What’s Coming in 2026: Two Opportunities

Two developments could reshape the equation in 2026. The first is the battery storage auction scheduled for April, the first of its kind in Brazil. Storage would address the curtailment problem, allowing solar energy generated on sunny afternoons to be stored and released during periods of low irradiance.

The second development is the rise of data centers as a new pillar of demand. Requests to connect data centers to the power grid totaled 26.2 gigawatts in November 2025, a 32.3% increase in just two months. This enormous demand could absorb renewable energy that would otherwise be wasted due to curtailment.

However, these technological and economic advances do not solve the underlying climate challenge.
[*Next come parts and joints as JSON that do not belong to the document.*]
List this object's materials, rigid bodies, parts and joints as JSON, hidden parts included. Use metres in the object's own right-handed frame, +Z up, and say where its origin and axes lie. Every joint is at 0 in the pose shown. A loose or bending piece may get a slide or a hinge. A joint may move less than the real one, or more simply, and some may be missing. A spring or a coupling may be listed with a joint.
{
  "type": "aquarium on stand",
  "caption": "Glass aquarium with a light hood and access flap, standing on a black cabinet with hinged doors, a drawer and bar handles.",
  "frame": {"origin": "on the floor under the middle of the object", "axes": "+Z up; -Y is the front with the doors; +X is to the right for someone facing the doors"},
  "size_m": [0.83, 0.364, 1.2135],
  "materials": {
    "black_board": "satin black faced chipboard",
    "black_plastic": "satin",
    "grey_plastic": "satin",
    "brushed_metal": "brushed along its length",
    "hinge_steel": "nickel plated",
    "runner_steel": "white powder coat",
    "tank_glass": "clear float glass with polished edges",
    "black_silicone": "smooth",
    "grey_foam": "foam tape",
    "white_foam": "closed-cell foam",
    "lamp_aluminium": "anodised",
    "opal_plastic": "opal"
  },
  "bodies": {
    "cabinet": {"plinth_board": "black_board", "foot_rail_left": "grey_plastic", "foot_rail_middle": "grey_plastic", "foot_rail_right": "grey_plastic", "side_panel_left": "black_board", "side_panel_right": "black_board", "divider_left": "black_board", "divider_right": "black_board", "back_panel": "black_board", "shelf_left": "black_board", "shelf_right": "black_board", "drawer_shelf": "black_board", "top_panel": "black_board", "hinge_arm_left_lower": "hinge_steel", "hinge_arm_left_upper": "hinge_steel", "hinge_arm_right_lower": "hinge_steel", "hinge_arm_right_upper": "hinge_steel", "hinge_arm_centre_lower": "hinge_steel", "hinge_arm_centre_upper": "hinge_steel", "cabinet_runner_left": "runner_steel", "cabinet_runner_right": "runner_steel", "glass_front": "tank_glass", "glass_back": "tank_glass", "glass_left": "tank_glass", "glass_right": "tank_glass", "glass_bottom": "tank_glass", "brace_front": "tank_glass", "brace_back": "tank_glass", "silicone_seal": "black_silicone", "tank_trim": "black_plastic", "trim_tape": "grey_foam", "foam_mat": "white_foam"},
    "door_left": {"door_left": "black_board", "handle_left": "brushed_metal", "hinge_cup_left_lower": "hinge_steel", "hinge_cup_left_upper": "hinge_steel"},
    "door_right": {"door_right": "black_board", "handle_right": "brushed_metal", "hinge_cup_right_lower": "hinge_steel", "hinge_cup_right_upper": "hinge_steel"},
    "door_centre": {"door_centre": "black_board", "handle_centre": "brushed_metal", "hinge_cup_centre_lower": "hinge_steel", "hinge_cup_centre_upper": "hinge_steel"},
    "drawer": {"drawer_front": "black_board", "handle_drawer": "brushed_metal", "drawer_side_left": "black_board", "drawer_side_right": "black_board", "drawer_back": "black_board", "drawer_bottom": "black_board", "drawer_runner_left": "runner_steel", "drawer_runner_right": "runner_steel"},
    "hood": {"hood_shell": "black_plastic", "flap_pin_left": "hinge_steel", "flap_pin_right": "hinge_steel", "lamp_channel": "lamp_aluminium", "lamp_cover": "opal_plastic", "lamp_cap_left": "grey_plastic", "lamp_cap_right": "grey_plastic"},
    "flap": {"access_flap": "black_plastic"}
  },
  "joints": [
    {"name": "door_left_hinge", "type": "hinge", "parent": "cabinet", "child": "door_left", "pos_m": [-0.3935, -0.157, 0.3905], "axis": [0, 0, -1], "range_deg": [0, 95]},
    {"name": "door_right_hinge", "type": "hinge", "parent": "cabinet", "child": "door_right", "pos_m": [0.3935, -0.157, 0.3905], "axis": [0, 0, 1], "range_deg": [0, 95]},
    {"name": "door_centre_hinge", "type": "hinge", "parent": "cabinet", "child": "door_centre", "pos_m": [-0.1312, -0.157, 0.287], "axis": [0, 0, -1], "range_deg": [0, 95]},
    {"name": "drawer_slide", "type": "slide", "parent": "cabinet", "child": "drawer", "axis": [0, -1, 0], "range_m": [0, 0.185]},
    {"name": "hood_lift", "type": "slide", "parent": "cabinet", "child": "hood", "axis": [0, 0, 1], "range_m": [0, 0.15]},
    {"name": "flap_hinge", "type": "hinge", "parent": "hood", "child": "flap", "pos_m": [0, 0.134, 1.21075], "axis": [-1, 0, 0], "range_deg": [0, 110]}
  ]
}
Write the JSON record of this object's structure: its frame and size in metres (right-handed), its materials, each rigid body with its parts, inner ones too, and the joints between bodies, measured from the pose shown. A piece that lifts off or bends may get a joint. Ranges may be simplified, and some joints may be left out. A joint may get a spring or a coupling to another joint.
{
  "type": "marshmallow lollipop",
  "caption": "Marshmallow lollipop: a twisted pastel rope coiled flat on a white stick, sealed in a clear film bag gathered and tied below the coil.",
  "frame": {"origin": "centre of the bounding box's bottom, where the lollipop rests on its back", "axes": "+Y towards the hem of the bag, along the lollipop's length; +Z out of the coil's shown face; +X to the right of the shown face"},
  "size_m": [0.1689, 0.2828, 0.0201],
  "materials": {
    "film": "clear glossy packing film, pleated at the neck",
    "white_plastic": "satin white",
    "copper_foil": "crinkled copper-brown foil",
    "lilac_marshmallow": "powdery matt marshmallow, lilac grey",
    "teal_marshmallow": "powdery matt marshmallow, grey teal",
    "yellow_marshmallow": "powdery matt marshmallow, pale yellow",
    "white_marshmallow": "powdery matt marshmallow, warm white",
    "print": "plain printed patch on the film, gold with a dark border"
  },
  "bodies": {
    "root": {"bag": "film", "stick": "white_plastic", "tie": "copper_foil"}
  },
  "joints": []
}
The WMO projected that there is only a 14% probability that none of the next five years will exceed 1.5 degrees of warming. Crossing this limit, even temporarily, is practically inevitable.

The implications are severe. Every additional fraction of a degree of warming drives more intense heatwaves, extreme rainfall events, severe droughts, melting ice sheets, accelerated ocean warming, and sea level rise, with consequences for coastal zones where most of the world’s population lives.

Conclusion: Urgency Against the Clock

The year 2025 cements a fundamental truth: renewable energy is necessary but not sufficient to solve the climate crisis. Brazil leads the energy transition, COP30 set ambitious goals on finance and adaptation, yet CO2 concentrations keep rising at a fast pace, temperatures are breaking records, and global emissions are not falling at the speed required.

The story of 2025 will be told through those two numbers that don’t match: 215.6 gigawatts of clean capacity versus 425.4 parts per million of CO2. The first number represents what Brazil managed to do. The second number represents what the planet still faces.

The race against time is accelerating, but structural climate action is still far from the pace required. Clean energy has been achieved. The climate, unfortunately, remains in crisis.